[WRITTEN INSTRUCTION]
Reproduce only this span: the line containing "obj.matrix_parent_inverse = Matrix.Identity(4)", the line containing "return mesh", and every line between them, all exactly as given.

[GIVEN DATA]
* * *

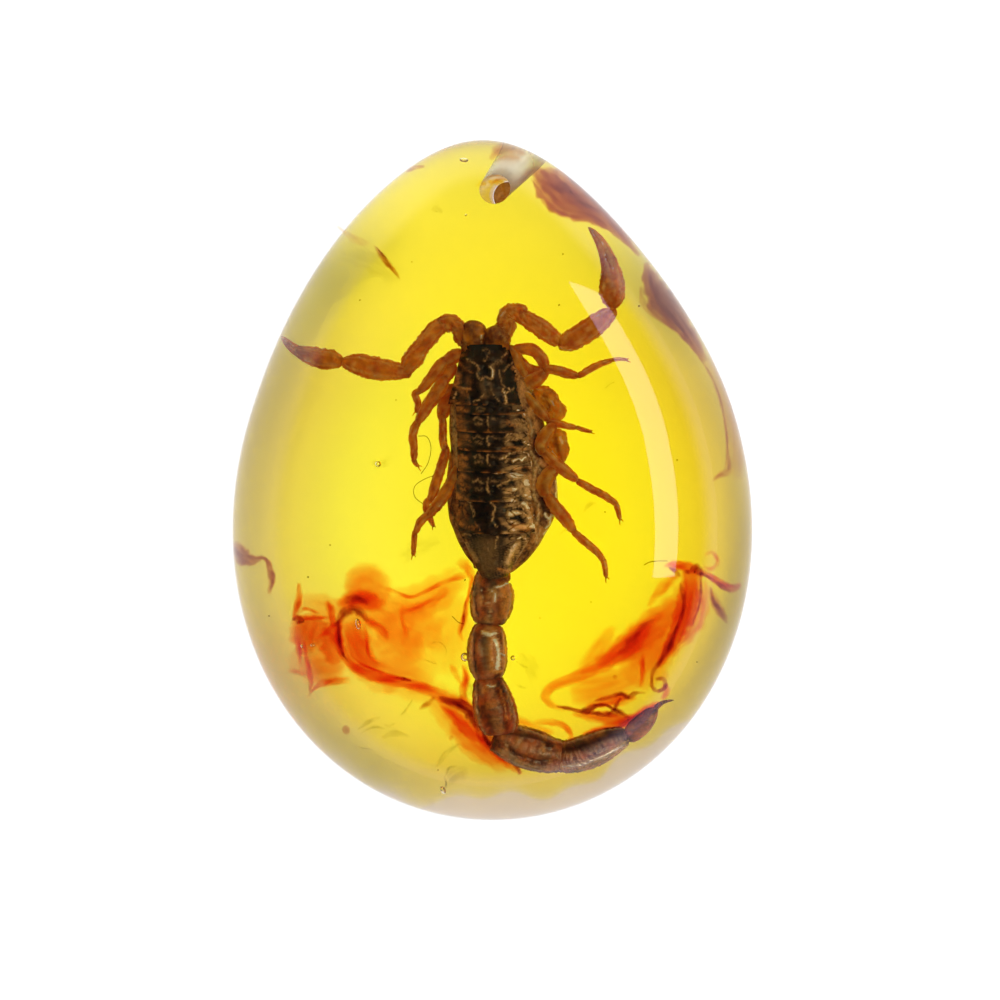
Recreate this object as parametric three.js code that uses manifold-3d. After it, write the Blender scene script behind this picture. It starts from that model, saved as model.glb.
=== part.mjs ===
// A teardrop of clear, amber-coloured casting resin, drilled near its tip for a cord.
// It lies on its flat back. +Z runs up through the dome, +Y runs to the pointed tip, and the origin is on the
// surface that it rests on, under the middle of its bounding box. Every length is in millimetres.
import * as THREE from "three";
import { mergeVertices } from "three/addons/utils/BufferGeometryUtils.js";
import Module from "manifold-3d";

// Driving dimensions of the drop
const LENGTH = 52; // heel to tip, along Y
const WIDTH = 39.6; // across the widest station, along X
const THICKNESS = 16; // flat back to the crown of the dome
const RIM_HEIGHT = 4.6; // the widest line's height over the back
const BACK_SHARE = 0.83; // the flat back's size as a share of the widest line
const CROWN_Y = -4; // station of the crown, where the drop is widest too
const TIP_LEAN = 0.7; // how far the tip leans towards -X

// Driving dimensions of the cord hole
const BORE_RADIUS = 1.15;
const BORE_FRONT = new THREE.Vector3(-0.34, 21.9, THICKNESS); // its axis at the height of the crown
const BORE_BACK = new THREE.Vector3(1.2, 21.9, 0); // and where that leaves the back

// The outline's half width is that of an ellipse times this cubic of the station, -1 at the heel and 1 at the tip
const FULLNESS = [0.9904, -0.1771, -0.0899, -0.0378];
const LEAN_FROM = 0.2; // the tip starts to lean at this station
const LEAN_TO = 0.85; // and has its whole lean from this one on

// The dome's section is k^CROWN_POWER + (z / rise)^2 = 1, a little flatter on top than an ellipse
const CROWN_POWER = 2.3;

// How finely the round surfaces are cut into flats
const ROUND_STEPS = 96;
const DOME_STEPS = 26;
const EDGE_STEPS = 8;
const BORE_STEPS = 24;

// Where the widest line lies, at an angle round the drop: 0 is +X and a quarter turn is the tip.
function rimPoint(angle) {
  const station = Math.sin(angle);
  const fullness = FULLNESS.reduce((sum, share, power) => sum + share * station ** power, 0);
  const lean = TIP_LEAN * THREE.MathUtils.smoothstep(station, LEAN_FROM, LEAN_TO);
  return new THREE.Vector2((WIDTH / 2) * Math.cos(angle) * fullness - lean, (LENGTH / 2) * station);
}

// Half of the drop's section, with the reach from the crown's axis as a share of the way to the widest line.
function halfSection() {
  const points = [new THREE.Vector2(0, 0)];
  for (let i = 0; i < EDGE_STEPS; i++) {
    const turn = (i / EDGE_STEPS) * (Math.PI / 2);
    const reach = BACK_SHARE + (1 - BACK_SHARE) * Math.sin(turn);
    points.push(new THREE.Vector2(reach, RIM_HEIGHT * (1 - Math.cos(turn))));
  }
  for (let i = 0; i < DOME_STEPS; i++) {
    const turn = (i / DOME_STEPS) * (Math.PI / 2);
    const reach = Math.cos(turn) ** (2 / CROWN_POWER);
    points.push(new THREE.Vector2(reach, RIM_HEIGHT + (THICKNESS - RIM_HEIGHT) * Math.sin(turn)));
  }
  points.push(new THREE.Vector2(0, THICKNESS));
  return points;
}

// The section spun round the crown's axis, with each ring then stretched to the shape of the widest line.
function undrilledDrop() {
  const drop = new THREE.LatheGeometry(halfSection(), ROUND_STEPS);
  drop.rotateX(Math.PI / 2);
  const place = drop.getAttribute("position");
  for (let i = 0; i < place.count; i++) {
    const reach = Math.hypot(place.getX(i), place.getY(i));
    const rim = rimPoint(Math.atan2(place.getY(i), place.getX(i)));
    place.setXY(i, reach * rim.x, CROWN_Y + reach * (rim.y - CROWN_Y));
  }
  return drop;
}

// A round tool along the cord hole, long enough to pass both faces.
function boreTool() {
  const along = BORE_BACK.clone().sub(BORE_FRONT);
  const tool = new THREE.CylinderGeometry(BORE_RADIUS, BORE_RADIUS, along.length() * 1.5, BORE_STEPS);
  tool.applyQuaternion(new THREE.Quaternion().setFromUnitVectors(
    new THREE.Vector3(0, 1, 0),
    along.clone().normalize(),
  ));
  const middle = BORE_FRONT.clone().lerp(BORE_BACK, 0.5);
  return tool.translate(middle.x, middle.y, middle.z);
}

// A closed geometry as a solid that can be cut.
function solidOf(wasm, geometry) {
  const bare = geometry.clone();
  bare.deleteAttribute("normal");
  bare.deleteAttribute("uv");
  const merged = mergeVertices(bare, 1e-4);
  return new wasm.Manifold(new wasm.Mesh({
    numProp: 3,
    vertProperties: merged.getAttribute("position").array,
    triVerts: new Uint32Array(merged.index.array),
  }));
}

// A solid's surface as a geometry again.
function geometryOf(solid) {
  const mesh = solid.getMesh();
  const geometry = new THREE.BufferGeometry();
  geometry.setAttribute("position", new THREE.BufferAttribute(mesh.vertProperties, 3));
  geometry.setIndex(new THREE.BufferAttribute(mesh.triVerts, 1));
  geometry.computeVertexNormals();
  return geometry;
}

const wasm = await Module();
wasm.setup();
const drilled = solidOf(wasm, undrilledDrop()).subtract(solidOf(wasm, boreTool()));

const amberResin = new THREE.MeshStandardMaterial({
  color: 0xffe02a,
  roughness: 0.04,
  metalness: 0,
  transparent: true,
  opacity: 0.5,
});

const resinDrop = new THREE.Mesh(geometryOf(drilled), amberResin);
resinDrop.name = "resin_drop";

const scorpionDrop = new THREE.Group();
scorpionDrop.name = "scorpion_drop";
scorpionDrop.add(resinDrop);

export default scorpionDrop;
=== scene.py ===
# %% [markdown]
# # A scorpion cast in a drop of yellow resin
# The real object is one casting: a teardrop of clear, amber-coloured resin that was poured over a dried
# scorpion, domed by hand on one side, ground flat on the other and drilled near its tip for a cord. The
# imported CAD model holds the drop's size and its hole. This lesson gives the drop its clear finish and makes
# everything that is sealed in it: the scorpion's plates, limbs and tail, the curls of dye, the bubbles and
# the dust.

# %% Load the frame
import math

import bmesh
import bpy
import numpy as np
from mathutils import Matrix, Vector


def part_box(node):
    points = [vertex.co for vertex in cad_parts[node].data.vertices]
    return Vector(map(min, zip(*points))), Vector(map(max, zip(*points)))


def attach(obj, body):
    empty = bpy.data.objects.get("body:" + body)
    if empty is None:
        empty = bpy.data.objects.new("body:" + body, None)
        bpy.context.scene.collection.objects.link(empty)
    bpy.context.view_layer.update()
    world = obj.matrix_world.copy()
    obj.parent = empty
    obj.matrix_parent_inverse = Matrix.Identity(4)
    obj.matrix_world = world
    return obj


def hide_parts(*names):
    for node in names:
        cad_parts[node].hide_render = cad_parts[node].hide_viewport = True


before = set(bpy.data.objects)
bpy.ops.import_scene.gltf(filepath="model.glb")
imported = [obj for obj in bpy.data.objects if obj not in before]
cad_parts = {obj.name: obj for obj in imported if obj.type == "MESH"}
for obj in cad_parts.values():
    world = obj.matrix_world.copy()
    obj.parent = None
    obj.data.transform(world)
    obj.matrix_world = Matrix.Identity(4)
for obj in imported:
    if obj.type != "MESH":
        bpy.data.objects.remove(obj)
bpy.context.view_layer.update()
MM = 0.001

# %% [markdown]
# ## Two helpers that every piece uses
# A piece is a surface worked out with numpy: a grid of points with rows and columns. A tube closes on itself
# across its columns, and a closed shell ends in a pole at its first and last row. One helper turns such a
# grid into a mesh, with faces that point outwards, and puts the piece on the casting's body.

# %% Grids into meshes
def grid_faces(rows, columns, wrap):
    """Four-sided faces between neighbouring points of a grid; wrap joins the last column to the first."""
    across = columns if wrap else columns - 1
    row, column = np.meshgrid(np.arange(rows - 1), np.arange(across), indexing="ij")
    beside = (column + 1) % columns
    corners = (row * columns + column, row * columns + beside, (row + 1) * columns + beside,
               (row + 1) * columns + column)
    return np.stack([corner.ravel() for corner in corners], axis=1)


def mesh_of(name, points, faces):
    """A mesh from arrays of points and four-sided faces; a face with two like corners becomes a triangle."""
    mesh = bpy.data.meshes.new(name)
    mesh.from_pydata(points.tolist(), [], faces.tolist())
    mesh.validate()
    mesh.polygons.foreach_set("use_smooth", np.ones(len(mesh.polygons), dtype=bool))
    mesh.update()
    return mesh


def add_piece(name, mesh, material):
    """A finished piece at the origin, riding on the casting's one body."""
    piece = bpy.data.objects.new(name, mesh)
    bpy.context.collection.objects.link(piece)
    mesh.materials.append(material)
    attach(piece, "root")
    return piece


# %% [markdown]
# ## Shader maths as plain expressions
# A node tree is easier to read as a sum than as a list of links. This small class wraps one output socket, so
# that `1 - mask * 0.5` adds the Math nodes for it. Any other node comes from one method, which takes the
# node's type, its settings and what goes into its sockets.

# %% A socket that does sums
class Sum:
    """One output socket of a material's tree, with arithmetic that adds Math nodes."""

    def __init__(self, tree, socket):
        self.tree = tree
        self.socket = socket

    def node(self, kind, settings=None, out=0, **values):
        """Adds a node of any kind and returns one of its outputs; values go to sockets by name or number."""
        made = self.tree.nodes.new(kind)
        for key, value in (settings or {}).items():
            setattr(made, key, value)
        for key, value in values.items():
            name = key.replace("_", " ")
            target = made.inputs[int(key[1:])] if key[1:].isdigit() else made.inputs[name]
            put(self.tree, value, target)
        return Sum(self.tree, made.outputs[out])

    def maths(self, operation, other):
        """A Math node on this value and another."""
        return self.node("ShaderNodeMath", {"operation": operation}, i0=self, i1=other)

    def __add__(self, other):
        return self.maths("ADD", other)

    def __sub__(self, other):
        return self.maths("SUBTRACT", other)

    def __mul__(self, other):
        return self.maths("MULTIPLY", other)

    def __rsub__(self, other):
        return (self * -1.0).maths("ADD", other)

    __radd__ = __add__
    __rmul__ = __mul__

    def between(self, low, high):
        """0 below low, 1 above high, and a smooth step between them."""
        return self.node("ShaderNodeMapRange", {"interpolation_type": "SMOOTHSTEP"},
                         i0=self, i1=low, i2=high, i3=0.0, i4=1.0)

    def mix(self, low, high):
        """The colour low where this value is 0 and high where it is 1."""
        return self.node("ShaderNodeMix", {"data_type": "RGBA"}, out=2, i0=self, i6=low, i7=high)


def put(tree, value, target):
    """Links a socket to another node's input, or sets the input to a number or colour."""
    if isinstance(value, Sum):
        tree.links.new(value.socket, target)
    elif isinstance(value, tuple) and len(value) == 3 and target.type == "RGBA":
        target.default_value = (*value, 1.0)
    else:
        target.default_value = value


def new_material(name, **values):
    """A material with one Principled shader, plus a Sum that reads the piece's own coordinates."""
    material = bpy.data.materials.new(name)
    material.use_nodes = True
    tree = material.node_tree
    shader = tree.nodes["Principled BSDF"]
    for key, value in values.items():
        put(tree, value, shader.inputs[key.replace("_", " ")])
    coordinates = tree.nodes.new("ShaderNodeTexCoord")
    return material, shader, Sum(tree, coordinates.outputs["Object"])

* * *

[THE ANSWER]
    obj.matrix_parent_inverse = Matrix.Identity(4)
    obj.matrix_world = world
    return obj


def hide_parts(*names):
    for node in names:
        cad_parts[node].hide_render = cad_parts[node].hide_viewport = True


before = set(bpy.data.objects)
bpy.ops.import_scene.gltf(filepath="model.glb")
imported = [obj for obj in bpy.data.objects if obj not in before]
cad_parts = {obj.name: obj for obj in imported if obj.type == "MESH"}
for obj in cad_parts.values():
    world = obj.matrix_world.copy()
    obj.parent = None
    obj.data.transform(world)
    obj.matrix_world = Matrix.Identity(4)
for obj in imported:
    if obj.type != "MESH":
        bpy.data.objects.remove(obj)
bpy.context.view_layer.update()
MM = 0.001

# %% [markdown]
# ## Two helpers that every piece uses
# A piece is a surface worked out with numpy: a grid of points with rows and columns. A tube closes on itself
# across its columns, and a closed shell ends in a pole at its first and last row. One helper turns such a
# grid into a mesh, with faces that point outwards, and puts the piece on the casting's body.

# %% Grids into meshes
def grid_faces(rows, columns, wrap):
    """Four-sided faces between neighbouring points of a grid; wrap joins the last column to the first."""
    across = columns if wrap else columns - 1
    row, column = np.meshgrid(np.arange(rows - 1), np.arange(across), indexing="ij")
    beside = (column + 1) % columns
    corners = (row * columns + column, row * columns + beside, (row + 1) * columns + beside,
               (row + 1) * columns + column)
    return np.stack([corner.ravel() for corner in corners], axis=1)


def mesh_of(name, points, faces):
    """A mesh from arrays of points and four-sided faces; a face with two like corners becomes a triangle."""
    mesh = bpy.data.meshes.new(name)
    mesh.from_pydata(points.tolist(), [], faces.tolist())
    mesh.validate()
    mesh.polygons.foreach_set("use_smooth", np.ones(len(mesh.polygons), dtype=bool))
    mesh.update()
    return mesh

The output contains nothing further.